In [None]:
import numpy as np 
import pandas as pd
import matplotlib.pyplot as plt
%matplotlib inline
import networkx as nx

In [None]:
import seaborn as sns

**Load Data Set**

In [None]:
data = pd.read_csv('./dataset/tennis.csv')
data

In [None]:
data.columns

In [None]:
data.info()

In [None]:
data.outlook.unique()

In [None]:
data.outlook.value_counts()

In [None]:
data.play.value_counts()

# Outlook vs Play

In [None]:
group = data[['outlook','play']].groupby(by=['outlook'])

In [None]:
group.count()

In [None]:
table = pd.crosstab(data['play'],columns=data['outlook'])
table

In [None]:
table.loc['total'] = table.loc['no'] + table.loc['yes']
table['total'] = table['overcast'] + table['rainy']  + table['sunny']

# Pivot Table

In [None]:
table

# Contingency Table

In [None]:
prob = table.div(14)# table.div(len(data)), table.div(table.iloc[-1,-1])
prob

##  Marginal Probability:
- $P(overcast)$
- $P(rainy)$
- $P(sunny)$

In [None]:
prob['overcast'].total

In [None]:
# P(overcast)
p_o = prob['overcast'].total
# P(rainy)
p_r = prob['rainy'].total
# P(sunny)
p_s = prob['sunny'].total


In [None]:
# print
print('Probability of overcast: P(overcast) = %0.3f'%p_o )
print('Probability of rainy: P(rainy) = %0.3f'%p_r )
print('Probability of sunny: P(sunny) = %0.3f'%p_s )

##  Marginal Probability:
- $P(no)$
- $P(yes)$

In [None]:
# P(no)
p_no = prob.loc['no'].total
# P(yes)
p_yes = prob.loc['yes'].total

In [None]:
# print
print('Probability of No: P(no) = %0.3f'%p_no )
print('Probability of Yes: P(yes) = %0.3f'%p_yes )
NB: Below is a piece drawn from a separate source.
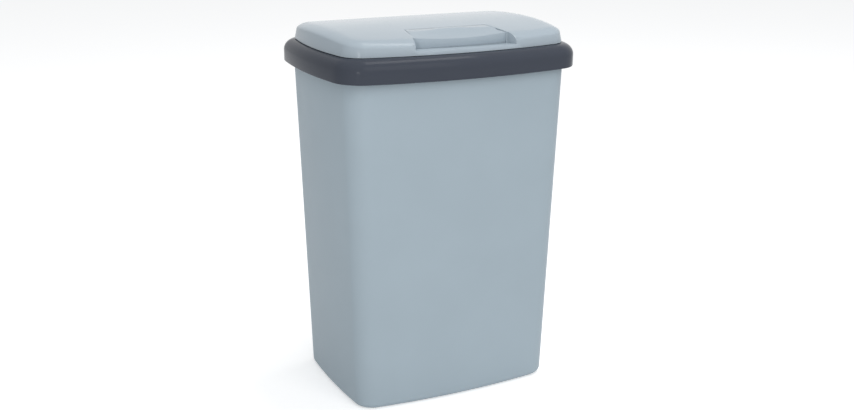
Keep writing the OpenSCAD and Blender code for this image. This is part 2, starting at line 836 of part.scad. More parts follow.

# Conditionality Probability

# $P(A|B) = \frac{P(A and B)}{P(B)}$
- $P(Sunny | Yes)$
- $P(Sunny | No )$
- $P(Sunny | Yes)$
- $P(Sunny | No )$


>  Working on how to compute conditional probability

In [None]:
prob

In [None]:
prob.keys()

In [None]:
prob.index

In [None]:
prob['overcast']['yes'] # joint probability

In [None]:
prob['total']['yes'] # marginal probability

In [None]:
prob['overcast']['total'] # marginal probability

In [None]:
prob # p(rainy and yes)

In [None]:
def margin(A):
    try:
        p = prob[A][-1]
        print('in try')
        return p
    except:
        p = prob.loc[A][-1]
        print('in except')
        return p

In [None]:
margin('yes')

> 

In [None]:
def jointprob(A,B,table):
    """
    jointprob(A,B) will return probability of combination attribute from 
    contigency table. P(A and B)
    A = column
    B = row
    >>> jointprob(A,B,table)
    
    """
    return table[A][B]#.loc[B]

def marginprob(B,table):
    """
    marginprob(B) will return probability of attribute from 
    contigency table. P(B)
    B = row
    >>> marginprob(B,table)
    
    """
    try:
        return table.loc[B][-1]
    except:
        return table[B][-1]

def conditional(event,given,table):
    """
    conditional(event,given,table)
    """
    return jointprob(event,given,table)/marginprob(given,table)

In [None]:
prob

In [None]:
p_sunny_given_yes = conditional('sunny','yes',prob)
print('Probability of sunny given yes: P(sunny|yes) = %0.3f'%p_sunny_given_yes)

In [None]:
p_sunny_given_no = conditional('sunny','no',prob)
print('Probability of sunny given no: P(sunny|no) = %0.3f'%p_sunny_given_no)

In [None]:
p_overcast_given_yes = conditional('overcast','yes',prob)
print('Probability of overcast given yes: P(overcast|yes) = %0.3f'%p_overcast_given_yes)

In [None]:
p_overcast_given_no = conditional('overcast','no',prob)
print('Probability of overcast given no: P(overcast|no) = %0.3f'%p_overcast_given_no)

In [None]:
p_rainy_given_yes = conditional('rainy','yes',prob)
print('Probability of rainy given yes: P(rainy|yes) = %0.3f'%p_rainy_given_yes)

In [None]:
p_rainy_given_no = conditional('rainy','no',prob)
print('Probability of rainy given no: P(rainy|no) = %0.3f'%p_rainy_given_no)

# Probability Tree

In [None]:
prob.columns.name

In [None]:
ind1

In [None]:
start = prob.index.name
ind1 = 'P(%s)=%0.3f'%('yes',marginprob('yes',prob))
ind2 = 'P(%s)=%0.3f'%('no',marginprob('no',prob))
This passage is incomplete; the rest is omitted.